(Source data)
———
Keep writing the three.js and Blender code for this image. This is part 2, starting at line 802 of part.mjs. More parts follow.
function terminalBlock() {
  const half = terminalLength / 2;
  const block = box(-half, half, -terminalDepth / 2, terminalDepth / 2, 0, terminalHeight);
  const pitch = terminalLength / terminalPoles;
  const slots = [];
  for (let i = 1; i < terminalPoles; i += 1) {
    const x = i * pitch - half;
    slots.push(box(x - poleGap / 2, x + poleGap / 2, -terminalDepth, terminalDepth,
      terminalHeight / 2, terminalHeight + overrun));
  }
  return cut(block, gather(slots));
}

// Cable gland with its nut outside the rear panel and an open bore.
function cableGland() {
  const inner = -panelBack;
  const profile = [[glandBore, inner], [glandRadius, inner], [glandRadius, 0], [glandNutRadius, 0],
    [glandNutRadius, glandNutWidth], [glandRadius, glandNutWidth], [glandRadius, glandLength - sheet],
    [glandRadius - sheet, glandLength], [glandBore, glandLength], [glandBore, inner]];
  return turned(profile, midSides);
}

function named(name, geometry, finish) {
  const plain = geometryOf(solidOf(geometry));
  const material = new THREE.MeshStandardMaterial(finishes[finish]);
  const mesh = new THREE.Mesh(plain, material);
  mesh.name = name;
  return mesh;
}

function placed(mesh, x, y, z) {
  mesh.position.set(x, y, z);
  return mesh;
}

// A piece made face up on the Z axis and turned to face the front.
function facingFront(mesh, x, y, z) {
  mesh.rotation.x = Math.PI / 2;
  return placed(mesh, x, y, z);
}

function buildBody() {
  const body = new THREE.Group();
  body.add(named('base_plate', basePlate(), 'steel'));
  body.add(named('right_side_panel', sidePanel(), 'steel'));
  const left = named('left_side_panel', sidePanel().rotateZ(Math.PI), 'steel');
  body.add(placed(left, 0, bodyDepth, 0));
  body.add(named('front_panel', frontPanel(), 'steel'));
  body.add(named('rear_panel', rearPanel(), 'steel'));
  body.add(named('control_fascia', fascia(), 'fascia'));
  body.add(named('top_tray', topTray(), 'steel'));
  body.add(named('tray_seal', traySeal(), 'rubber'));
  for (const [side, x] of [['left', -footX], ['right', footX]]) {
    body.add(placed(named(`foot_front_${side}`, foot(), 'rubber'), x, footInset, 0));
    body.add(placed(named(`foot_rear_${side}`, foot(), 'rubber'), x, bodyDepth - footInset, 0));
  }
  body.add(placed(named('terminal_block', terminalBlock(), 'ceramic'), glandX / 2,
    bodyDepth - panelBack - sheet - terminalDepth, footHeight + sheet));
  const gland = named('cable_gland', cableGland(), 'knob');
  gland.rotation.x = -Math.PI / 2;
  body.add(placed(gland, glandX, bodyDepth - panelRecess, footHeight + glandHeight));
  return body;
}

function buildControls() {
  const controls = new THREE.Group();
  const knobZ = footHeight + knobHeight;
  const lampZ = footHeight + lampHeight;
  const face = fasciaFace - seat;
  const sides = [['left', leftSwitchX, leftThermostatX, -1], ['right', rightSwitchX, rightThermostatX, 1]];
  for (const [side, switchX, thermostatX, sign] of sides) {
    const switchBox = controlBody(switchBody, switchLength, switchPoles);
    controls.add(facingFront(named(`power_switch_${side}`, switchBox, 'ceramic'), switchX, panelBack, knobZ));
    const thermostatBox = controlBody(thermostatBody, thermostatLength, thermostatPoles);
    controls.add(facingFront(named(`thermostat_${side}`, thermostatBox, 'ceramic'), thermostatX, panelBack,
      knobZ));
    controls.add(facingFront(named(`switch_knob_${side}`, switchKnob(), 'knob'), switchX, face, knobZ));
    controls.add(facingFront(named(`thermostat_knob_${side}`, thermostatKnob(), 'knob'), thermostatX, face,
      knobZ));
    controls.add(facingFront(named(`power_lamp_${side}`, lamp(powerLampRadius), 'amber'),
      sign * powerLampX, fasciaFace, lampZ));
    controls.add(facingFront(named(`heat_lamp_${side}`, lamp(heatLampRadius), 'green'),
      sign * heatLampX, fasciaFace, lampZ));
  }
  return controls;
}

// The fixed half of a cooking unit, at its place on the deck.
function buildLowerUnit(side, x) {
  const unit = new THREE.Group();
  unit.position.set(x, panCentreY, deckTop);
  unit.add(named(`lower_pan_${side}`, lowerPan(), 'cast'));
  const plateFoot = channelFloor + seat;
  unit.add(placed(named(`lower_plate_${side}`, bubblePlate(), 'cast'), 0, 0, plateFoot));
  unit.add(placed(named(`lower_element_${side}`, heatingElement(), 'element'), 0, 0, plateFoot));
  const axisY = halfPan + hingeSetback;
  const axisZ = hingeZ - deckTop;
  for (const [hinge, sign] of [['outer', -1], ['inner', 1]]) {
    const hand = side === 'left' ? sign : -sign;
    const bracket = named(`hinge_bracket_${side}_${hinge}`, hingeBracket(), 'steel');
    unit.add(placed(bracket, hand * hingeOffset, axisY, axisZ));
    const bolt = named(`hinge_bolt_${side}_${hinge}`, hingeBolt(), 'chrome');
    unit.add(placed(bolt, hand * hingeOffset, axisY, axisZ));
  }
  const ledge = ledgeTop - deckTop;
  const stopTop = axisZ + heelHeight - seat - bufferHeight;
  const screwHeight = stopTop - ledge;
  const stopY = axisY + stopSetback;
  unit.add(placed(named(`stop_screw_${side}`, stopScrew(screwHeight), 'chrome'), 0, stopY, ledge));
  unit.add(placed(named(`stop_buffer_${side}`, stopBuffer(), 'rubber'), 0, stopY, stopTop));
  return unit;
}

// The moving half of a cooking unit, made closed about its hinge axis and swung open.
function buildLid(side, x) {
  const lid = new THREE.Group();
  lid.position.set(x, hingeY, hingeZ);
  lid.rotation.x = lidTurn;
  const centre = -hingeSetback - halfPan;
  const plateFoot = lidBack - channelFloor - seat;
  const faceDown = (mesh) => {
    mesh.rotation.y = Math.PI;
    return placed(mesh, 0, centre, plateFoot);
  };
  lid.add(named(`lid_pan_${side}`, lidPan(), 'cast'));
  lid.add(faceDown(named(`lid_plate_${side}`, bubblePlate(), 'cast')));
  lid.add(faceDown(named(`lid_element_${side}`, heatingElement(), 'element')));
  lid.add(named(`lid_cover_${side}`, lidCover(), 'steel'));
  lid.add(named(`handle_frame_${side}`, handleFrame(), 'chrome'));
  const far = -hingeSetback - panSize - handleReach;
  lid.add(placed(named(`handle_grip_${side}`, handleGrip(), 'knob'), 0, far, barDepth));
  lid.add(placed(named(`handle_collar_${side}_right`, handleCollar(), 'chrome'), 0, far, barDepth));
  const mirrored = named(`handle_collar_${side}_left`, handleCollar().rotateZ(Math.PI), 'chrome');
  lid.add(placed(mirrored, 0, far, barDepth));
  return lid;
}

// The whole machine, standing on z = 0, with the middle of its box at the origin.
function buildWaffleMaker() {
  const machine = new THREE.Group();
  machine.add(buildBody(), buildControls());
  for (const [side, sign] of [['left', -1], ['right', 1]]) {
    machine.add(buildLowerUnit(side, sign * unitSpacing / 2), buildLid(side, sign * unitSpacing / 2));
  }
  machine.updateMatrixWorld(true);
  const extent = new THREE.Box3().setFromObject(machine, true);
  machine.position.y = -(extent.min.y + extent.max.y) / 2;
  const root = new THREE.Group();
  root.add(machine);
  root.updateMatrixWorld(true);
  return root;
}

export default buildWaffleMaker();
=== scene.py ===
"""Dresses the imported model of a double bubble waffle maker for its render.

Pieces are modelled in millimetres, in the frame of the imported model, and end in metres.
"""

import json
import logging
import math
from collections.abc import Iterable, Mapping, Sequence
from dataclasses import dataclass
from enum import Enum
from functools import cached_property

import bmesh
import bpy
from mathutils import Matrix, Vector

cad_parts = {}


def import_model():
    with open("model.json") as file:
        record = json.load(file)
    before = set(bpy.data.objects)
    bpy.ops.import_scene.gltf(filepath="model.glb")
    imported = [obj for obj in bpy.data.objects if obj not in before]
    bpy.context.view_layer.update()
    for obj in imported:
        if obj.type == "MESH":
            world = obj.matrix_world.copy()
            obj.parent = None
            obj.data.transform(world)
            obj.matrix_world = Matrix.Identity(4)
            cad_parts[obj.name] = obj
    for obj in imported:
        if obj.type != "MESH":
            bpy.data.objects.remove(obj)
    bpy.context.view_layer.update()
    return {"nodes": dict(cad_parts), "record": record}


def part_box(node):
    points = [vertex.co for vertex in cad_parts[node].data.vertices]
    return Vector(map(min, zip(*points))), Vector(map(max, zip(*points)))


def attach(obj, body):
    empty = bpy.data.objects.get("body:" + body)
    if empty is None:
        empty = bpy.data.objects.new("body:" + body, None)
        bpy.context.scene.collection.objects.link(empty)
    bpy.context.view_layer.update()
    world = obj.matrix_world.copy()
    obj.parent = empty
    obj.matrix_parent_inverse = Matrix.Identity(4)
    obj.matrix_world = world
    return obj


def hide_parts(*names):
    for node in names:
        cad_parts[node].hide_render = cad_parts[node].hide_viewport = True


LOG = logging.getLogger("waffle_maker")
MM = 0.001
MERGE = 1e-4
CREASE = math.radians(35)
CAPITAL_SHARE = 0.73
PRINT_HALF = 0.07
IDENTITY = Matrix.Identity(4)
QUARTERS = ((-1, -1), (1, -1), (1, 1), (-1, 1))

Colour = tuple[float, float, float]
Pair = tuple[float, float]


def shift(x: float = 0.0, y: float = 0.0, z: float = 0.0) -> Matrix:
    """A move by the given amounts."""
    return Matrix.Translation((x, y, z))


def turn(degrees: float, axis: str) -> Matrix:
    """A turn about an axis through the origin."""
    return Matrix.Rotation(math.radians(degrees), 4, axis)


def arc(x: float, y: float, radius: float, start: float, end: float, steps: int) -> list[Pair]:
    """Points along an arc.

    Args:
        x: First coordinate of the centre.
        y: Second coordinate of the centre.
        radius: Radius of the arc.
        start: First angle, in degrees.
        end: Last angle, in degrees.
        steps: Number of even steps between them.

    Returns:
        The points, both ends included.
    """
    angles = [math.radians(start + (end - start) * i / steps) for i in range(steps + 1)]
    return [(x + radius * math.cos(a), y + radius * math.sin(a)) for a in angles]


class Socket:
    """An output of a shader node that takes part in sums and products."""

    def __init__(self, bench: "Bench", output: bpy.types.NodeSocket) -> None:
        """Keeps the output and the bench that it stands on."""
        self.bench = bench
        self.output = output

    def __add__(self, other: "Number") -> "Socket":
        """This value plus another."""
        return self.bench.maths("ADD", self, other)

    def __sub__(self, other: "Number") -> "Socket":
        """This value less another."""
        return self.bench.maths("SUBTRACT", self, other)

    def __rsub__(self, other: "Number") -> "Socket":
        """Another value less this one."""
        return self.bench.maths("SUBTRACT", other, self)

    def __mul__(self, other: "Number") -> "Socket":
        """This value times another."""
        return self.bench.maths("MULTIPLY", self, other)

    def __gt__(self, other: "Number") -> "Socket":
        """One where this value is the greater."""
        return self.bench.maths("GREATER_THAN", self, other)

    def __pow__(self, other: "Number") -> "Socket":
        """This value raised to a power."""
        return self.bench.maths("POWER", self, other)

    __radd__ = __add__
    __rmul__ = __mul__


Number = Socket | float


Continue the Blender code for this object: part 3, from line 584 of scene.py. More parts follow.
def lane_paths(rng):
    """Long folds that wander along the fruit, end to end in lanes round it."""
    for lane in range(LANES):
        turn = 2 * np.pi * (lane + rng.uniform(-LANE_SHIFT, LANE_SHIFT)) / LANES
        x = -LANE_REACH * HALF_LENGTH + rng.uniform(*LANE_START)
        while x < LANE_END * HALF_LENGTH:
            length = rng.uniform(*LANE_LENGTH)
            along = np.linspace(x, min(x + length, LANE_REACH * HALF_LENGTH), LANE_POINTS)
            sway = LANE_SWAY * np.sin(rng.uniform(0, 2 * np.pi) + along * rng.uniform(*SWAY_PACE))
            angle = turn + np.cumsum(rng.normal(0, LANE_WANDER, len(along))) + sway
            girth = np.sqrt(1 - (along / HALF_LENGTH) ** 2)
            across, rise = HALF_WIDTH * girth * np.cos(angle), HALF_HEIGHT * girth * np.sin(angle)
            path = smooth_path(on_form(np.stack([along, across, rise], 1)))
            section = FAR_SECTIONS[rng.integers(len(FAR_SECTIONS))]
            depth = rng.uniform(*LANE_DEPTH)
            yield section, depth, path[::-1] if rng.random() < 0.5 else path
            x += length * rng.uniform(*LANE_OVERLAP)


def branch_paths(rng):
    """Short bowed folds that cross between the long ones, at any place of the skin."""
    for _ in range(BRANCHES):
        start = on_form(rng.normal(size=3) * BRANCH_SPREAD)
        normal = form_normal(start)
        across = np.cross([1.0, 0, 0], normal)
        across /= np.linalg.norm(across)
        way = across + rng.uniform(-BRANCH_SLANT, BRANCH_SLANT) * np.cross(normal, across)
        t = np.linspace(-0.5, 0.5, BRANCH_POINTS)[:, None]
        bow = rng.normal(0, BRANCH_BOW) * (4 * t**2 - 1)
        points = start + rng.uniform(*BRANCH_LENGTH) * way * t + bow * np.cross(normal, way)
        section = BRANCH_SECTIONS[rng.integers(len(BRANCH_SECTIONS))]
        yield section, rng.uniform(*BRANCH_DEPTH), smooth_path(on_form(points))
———
* [GOAL]: Pull out each line holding the string "copy".

* [SOLUTION]:
            world = obj.matrix_world.copy()
    world = obj.matrix_world.copy()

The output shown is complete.